Notre source nous a précisé, en outre, que le jugement de la CEDH ne constitue pas un précédent juridique. «La grande Chambre de la CEDH a déjà condamné en 2012 l’Italie pour avoir reconduit en Libye des migrants somaliens et érythréens interceptés en mer malgré les risques de mauvais traitements qu’ils encouraient. La Cour a jugé qu’il y avait violation des directives européennes et des dispositions des droits de l’Homme», nous a-t-elle indiqué. En effet, en début de mai 2009, les garde-côtes italiens avaient intercepté en mer de nombreuses embarcations transportant des migrants, mais en vertu d’accords bilatéraux avec la Libye entrés en vigueur début 2008 contre l’immigration clandestine (suspendus par la suite, début 2011), 471 migrants irréguliers avaient alors été transférés sur des navires militaires italiens et directement reconduits à Tripoli, sans même passer par l’Italie.

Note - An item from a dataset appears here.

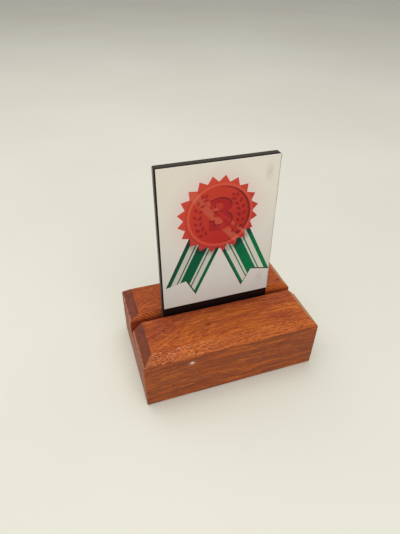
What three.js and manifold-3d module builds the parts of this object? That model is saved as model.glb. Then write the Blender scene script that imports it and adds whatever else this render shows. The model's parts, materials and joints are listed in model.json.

La CEDH avait été saisie de ce problème par 11 ressortissants somaliens et 13 migrants érythréens. En février 2011, la Chambre à laquelle l’affaire avait été confiée s’est dessaisie au profit de la Grande Chambre, dont les arrêts sont définitifs et non susceptibles d’appel. La CEDH a condamné l’Italie à verser 15.000 euros à chaque requérant pour dommage moral.